● Your task
Set down the material below in full, matching it exactly.

======

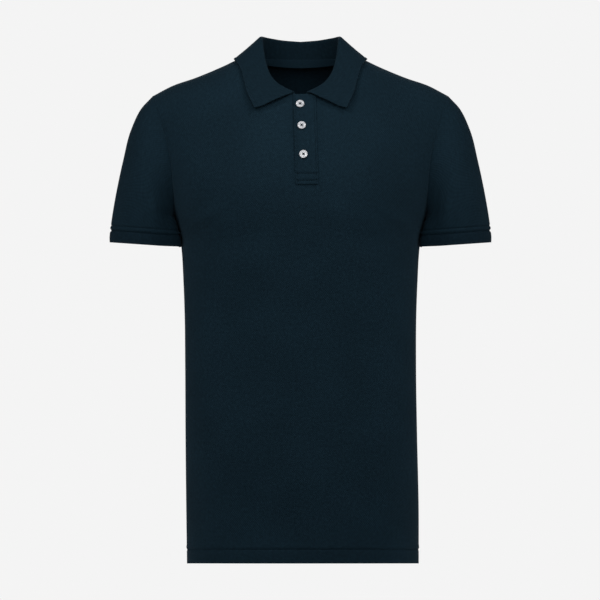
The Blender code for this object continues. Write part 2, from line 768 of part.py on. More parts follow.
def cut_button_holes(button, seat):
    """Takes the four thread holes out of a placed button."""
    bm = bmesh.new()
    for x, y in ((1, 1), (1, -1), (-1, 1), (-1, -1)):
        made = bmesh.ops.create_cone(
            bm,
            cap_ends=True,
            segments=BUTTON_HOLE_SIDES,
            radius1=BUTTON_HOLE_RADIUS,
            radius2=BUTTON_HOLE_RADIUS,
            depth=3 * BUTTON_THICKNESS,
        )
        offset = Vector((x, y, 0)) * BUTTON_HOLE_PITCH / 2
        bmesh.ops.translate(bm, vec=offset, verts=made["verts"])
    mesh = bpy.data.meshes.new(f"{button.name}_holes")
    bmesh.ops.scale(bm, vec=(MM, MM, MM), verts=bm.verts[:])
    bm.to_mesh(mesh)
    bm.free()
    cutter = bpy.data.objects.new(mesh.name, mesh)
    bpy.context.scene.collection.objects.link(cutter)
    cutter.matrix_world = seat
    cutter.hide_render = True
    cutter.display_type = "WIRE"
    holes = button.modifiers.new("thread holes", "BOOLEAN")
    holes.object = cutter
    holes.solver = "EXACT"


def button_seat(x, height):
    """Where a button's back goes: on the upper band, turned to face as the band does."""
    across, up = place_at(x, height)
    normal = body_normal(FRONT, across, up)
    seat = body_point(FRONT, across, up) + normal * (PLY_GAP + PLACKET_WALL + BUTTON_GAP)
    turn = normal.to_track_quat("Z", "Y").to_matrix().to_4x4()
    turn.translation = seat * MM
    return turn


def make_buttons(material):
    for number, (x, height) in enumerate(BUTTONS, start=1):
        button = make_object(f"button_{number}", button_mesh(), material)
        seat = button_seat(x, height)
        button.matrix_world = seat
        cut_button_holes(button, seat)


# ================================================================ the whole shirt
def cloth_material(name, colour, roughness):
    material = bpy.data.materials.new(name)
    material.use_nodes = True
    shader = material.node_tree.nodes["Principled BSDF"]
    shader.inputs["Base Color"].default_value = (*colour, 1)
    shader.inputs["Roughness"].default_value = roughness
    shader.inputs["Metallic"].default_value = 0
    return material


def slit_row():
    """The panel row nearest to the slit's lower end."""
    return min(range(len(UPS)), key=lambda row: abs(middle_height(FRONT, UPS[row]) - SLIT_BOTTOM))


SLIT_ROW = slit_row()


def main():
    for obj in list(bpy.data.objects):
        bpy.data.objects.remove(obj, do_unlink=True)
    pique = cloth_material("navy_pique", (0.008, 0.014, 0.02), 0.9)
    rib = cloth_material("navy_rib", (0.007, 0.012, 0.018), 0.9)
    tape = cloth_material("navy_twill", (0.010, 0.016, 0.024), 0.8)
    shell = cloth_material("white_button", (0.75, 0.76, 0.78), 0.25)

    make_front(pique)
    make_back(pique)
    make_sleeve("sleeve_left", LEFT, pique)
    make_sleeve("sleeve_right", RIGHT, pique)
    make_cuff("cuff_left", LEFT, rib)
    make_cuff("cuff_right", RIGHT, rib)
    make_band("placket_under", SLIT_BOTTOM + SEAM_GAP, PLACKET_LAP + 2 * SEAM_GAP, 0, pique)
    make_band("placket_upper", PLACKET_BOTTOM, 0, PLY_GAP + PLACKET_WALL, pique)
    make_collar(body_form(), rib)
    make_neck_tape(tape)
    make_buttons(shell)


main()
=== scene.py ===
# %% [markdown]
# # A polo shirt in navy pique
#
# The shirt hangs in the round shape it has when worn, with nobody in it. It is sewn from a front, a
# back, two sleeves, two knitted cuffs, a knitted collar, two placket bands and a neck tape, and closed
# with three buttons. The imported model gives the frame: +Z is up, the front faces -Y, the wearer's left
# is at +X, and the origin is midway between the shoulders.
#
# Each piece of cloth is a curved surface that its own measurements describe. It is made as a flat grid
# whose corners are put on that surface, and then it is given its wall. Lengths are in millimetres
# until a piece is finished, when MM turns them into metres.

# %% Load the frame
import math

import bmesh
import bpy
import numpy as np
from mathutils import Matrix, Vector
from mathutils.bvhtree import BVHTree


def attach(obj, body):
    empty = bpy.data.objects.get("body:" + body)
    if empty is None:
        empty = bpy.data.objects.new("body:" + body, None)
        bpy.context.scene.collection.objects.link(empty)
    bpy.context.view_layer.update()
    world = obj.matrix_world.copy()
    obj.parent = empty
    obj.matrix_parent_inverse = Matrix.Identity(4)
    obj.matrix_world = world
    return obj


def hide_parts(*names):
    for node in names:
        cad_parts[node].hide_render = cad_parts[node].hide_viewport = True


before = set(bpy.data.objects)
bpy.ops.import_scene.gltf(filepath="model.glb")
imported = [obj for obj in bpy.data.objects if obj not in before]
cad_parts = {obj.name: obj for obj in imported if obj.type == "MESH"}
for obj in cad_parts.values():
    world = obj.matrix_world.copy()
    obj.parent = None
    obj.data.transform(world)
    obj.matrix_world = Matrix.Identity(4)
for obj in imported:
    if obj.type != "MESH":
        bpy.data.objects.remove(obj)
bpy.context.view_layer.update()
MM = 0.001
print("nodes of the model:", ", ".join(sorted(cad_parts)))

# %% [markdown]
# ## Sizes in tables
#
# A garment is graded from a few girths and depths at named heights. They could be typed into every
# formula, but a small table with named columns is easier to alter. Between its rows a smooth curve
# (Hermite, with slopes taken from the neighbours) is read, so that the cloth has no corners.


# %% A table of sizes
def clamped(share):
    """The share, kept from 0 to 1."""
    return min(max(share, 0), 1)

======

● Exercise result
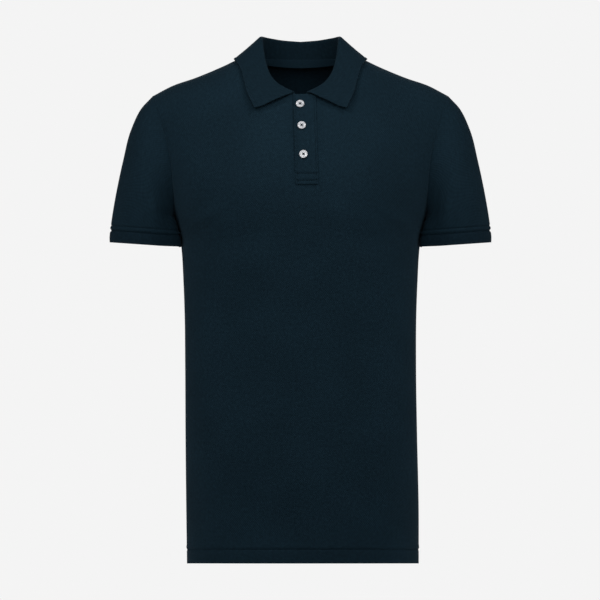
The Blender code for this object continues. Write part 2, from line 768 of part.py on. More parts follow.
def cut_button_holes(button, seat):
    """Takes the four thread holes out of a placed button."""
    bm = bmesh.new()
    for x, y in ((1, 1), (1, -1), (-1, 1), (-1, -1)):
        made = bmesh.ops.create_cone(
            bm,
            cap_ends=True,
            segments=BUTTON_HOLE_SIDES,
            radius1=BUTTON_HOLE_RADIUS,
            radius2=BUTTON_HOLE_RADIUS,
            depth=3 * BUTTON_THICKNESS,
        )
        offset = Vector((x, y, 0)) * BUTTON_HOLE_PITCH / 2
        bmesh.ops.translate(bm, vec=offset, verts=made["verts"])
    mesh = bpy.data.meshes.new(f"{button.name}_holes")
    bmesh.ops.scale(bm, vec=(MM, MM, MM), verts=bm.verts[:])
    bm.to_mesh(mesh)
    bm.free()
    cutter = bpy.data.objects.new(mesh.name, mesh)
    bpy.context.scene.collection.objects.link(cutter)
    cutter.matrix_world = seat
    cutter.hide_render = True
    cutter.display_type = "WIRE"
    holes = button.modifiers.new("thread holes", "BOOLEAN")
    holes.object = cutter
    holes.solver = "EXACT"


def button_seat(x, height):
    """Where a button's back goes: on the upper band, turned to face as the band does."""
    across, up = place_at(x, height)
    normal = body_normal(FRONT, across, up)
    seat = body_point(FRONT, across, up) + normal * (PLY_GAP + PLACKET_WALL + BUTTON_GAP)
    turn = normal.to_track_quat("Z", "Y").to_matrix().to_4x4()
    turn.translation = seat * MM
    return turn


def make_buttons(material):
    for number, (x, height) in enumerate(BUTTONS, start=1):
        button = make_object(f"button_{number}", button_mesh(), material)
        seat = button_seat(x, height)
        button.matrix_world = seat
        cut_button_holes(button, seat)


# ================================================================ the whole shirt
def cloth_material(name, colour, roughness):
    material = bpy.data.materials.new(name)
    material.use_nodes = True
    shader = material.node_tree.nodes["Principled BSDF"]
    shader.inputs["Base Color"].default_value = (*colour, 1)
    shader.inputs["Roughness"].default_value = roughness
    shader.inputs["Metallic"].default_value = 0
    return material


def slit_row():
    """The panel row nearest to the slit's lower end."""
    return min(range(len(UPS)), key=lambda row: abs(middle_height(FRONT, UPS[row]) - SLIT_BOTTOM))


SLIT_ROW = slit_row()


def main():
    for obj in list(bpy.data.objects):
        bpy.data.objects.remove(obj, do_unlink=True)
    pique = cloth_material("navy_pique", (0.008, 0.014, 0.02), 0.9)
    rib = cloth_material("navy_rib", (0.007, 0.012, 0.018), 0.9)
    tape = cloth_material("navy_twill", (0.010, 0.016, 0.024), 0.8)
    shell = cloth_material("white_button", (0.75, 0.76, 0.78), 0.25)

    make_front(pique)
    make_back(pique)
    make_sleeve("sleeve_left", LEFT, pique)
    make_sleeve("sleeve_right", RIGHT, pique)
    make_cuff("cuff_left", LEFT, rib)
    make_cuff("cuff_right", RIGHT, rib)
    make_band("placket_under", SLIT_BOTTOM + SEAM_GAP, PLACKET_LAP + 2 * SEAM_GAP, 0, pique)
    make_band("placket_upper", PLACKET_BOTTOM, 0, PLY_GAP + PLACKET_WALL, pique)
    make_collar(body_form(), rib)
    make_neck_tape(tape)
    make_buttons(shell)


main()
=== scene.py ===
# %% [markdown]
# # A polo shirt in navy pique
#
# The shirt hangs in the round shape it has when worn, with nobody in it. It is sewn from a front, a
# back, two sleeves, two knitted cuffs, a knitted collar, two placket bands and a neck tape, and closed
# with three buttons. The imported model gives the frame: +Z is up, the front faces -Y, the wearer's left
# is at +X, and the origin is midway between the shoulders.
#
# Each piece of cloth is a curved surface that its own measurements describe. It is made as a flat grid
# whose corners are put on that surface, and then it is given its wall. Lengths are in millimetres
# until a piece is finished, when MM turns them into metres.

# %% Load the frame
import math

import bmesh
import bpy
import numpy as np
from mathutils import Matrix, Vector
from mathutils.bvhtree import BVHTree


def attach(obj, body):
    empty = bpy.data.objects.get("body:" + body)
    if empty is None:
        empty = bpy.data.objects.new("body:" + body, None)
        bpy.context.scene.collection.objects.link(empty)
    bpy.context.view_layer.update()
    world = obj.matrix_world.copy()
    obj.parent = empty
    obj.matrix_parent_inverse = Matrix.Identity(4)
    obj.matrix_world = world
    return obj


def hide_parts(*names):
    for node in names:
        cad_parts[node].hide_render = cad_parts[node].hide_viewport = True


before = set(bpy.data.objects)
bpy.ops.import_scene.gltf(filepath="model.glb")
imported = [obj for obj in bpy.data.objects if obj not in before]
cad_parts = {obj.name: obj for obj in imported if obj.type == "MESH"}
for obj in cad_parts.values():
    world = obj.matrix_world.copy()
    obj.parent = None
    obj.data.transform(world)
    obj.matrix_world = Matrix.Identity(4)
for obj in imported:
    if obj.type != "MESH":
        bpy.data.objects.remove(obj)
bpy.context.view_layer.update()
MM = 0.001
print("nodes of the model:", ", ".join(sorted(cad_parts)))

# %% [markdown]
# ## Sizes in tables
#
# A garment is graded from a few girths and depths at named heights. They could be typed into every
# formula, but a small table with named columns is easier to alter. Between its rows a smooth curve
# (Hermite, with slopes taken from the neighbours) is read, so that the cloth has no corners.


# %% A table of sizes
def clamped(share):
    """The share, kept from 0 to 1."""
    return min(max(share, 0), 1)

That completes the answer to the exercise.